Vor 20 Jahren gab es zwischen 60-70.000 Weber, die in Hereke arbeiteten. Heute sind hier 5-6.000 Menschen für eine Firma tätig. Sie weben für Kunden von den USA bis Japan sowie den heimischen Markt. Die Tradition wird von Mutter zu Tochter weitergegeben. Neben traditionellen osmanischen Dessigns bedient das Unternehmen auch den modernen Geschmack der Neureichen.

Während wir im Ausstellungsraum türkischen Kaffee schlürfen, sind wir von Fotos bekannter Figuren umgeben, die Teppiche aus Hereke erhalten haben.

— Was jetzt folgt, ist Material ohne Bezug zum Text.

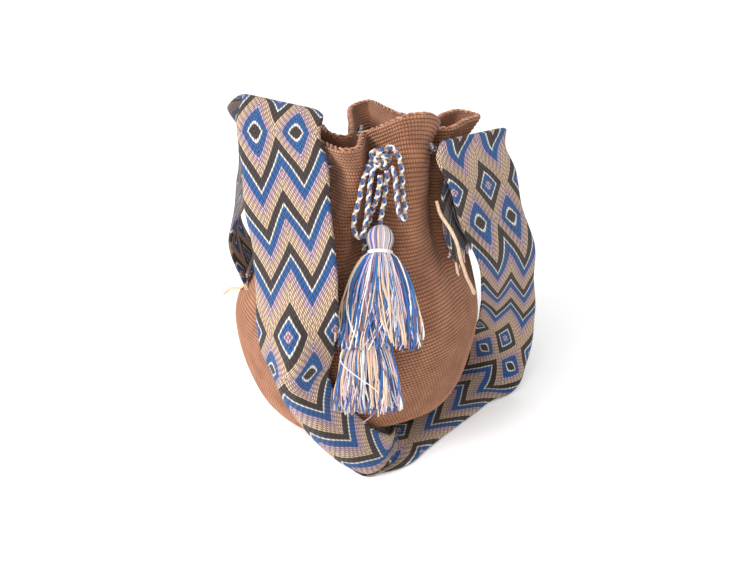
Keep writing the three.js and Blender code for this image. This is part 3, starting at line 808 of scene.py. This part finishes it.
def make_strap():
    """The band as one closed mesh, its places in the pattern given at each face's corners."""
    steps = round(STRAP_LENGTH / WEAVE_STEP)
    distances = np.linspace(0, STRAP_LENGTH, steps + 1)
    offsets = (np.arange(WEAVE_COLUMNS + 1) / WEAVE_COLUMNS - 0.5) * STRAP_WIDTH
    edge_share = np.abs(offsets) / (STRAP_WIDTH / 2)
    bulge = (STRAP_THICKNESS / 2) * np.sqrt(1 - edge_share**EDGE_SQUARENESS)
    ring_offset = np.concatenate([offsets, offsets[-2:0:-1]])
    ring_height = np.concatenate([bulge, -bulge[-2:0:-1]])
    along, across = np.meshgrid(distances, ring_offset, indexing="ij")
    points = strap_point(along, across, np.broadcast_to(ring_height, along.shape))
    around = len(ring_offset)
    faces = [face[::-1] for face in tube_faces(steps + 1, around)]
    row, column = np.meshgrid(np.arange(steps), np.arange(around), indexing="ij")
    corner_offset = np.stack([ring_offset[(column + right) % around] for _, right in CORNERS[::-1]], axis=-1)
    corner_distance = np.stack([distances[row + up] for up, _ in CORNERS[::-1]], axis=-1)
    past_turn = (distances[row] > TURN_DISTANCE)[..., None]
    v = pattern_place(corner_distance, corner_offset, past_turn)
    # The underside has its places across as values below zero
    from_edge = corner_offset + STRAP_WIDTH / 2
    u = np.where((column >= WEAVE_COLUMNS)[..., None], -from_edge, from_edge)
    uv = np.stack([u, v], axis=-1).reshape(-1, 2)
    caps = np.zeros((2 * around, 2))
    return mesh_object("strap", points.reshape(-1, 3), faces, uv=np.vstack([uv, caps]))


strap = dress(make_strap(), woven, "woven_strap", "shoulder_strap")

# Cords: a round braid of four yarns along each route

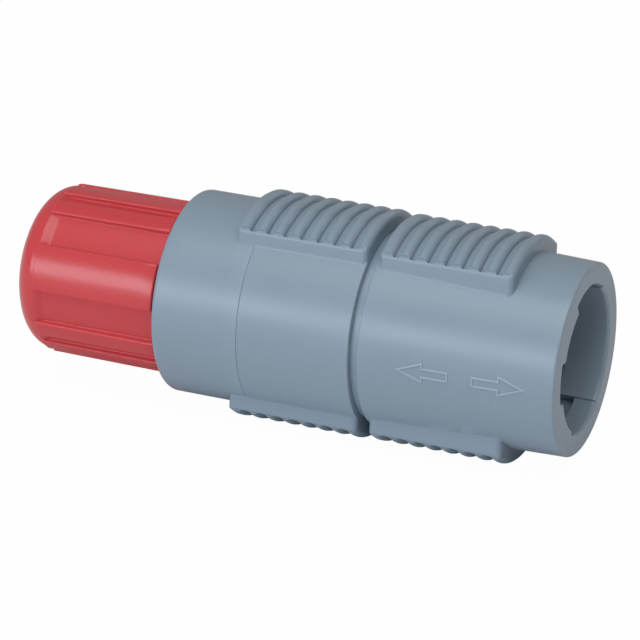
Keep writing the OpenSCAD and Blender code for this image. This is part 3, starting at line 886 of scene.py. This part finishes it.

Dazu gehören Papst Benedikt XVI., Kanzlerin Merkel und Bill Clinton. An Wänden eingerahmte Dankesbriefe vom Buckinghampalast und anderen Orten. Wir sehen zwei Frauen zu, die an einem Webstuhl einen Seidenteppich von hoher Qualität weben, sich aber am fragwür­digen, typischen Geschmack der Neu­reichen orientiert.

Das halbfertige Produkt stellt eine grelle Szene an einem modernen Pool mit knapp bekleideten Frauen, Pfauen und Topfpalmen dar. Im fertigen Zustand soll er an der Wand eines Istanbuler Fastfoodmanagers hängen. Solch ein Teppich braucht eineinhalb Jahre zur Fertigstellung. Jede der Frauen erhält 400 Dollar monatlich für ihre Arbeit. Der Endpreis wird bei rund 40.000 Dollar liegen und sollte der Herstellerfirma einen Gewinn von 2-5.000 Dollar bringen.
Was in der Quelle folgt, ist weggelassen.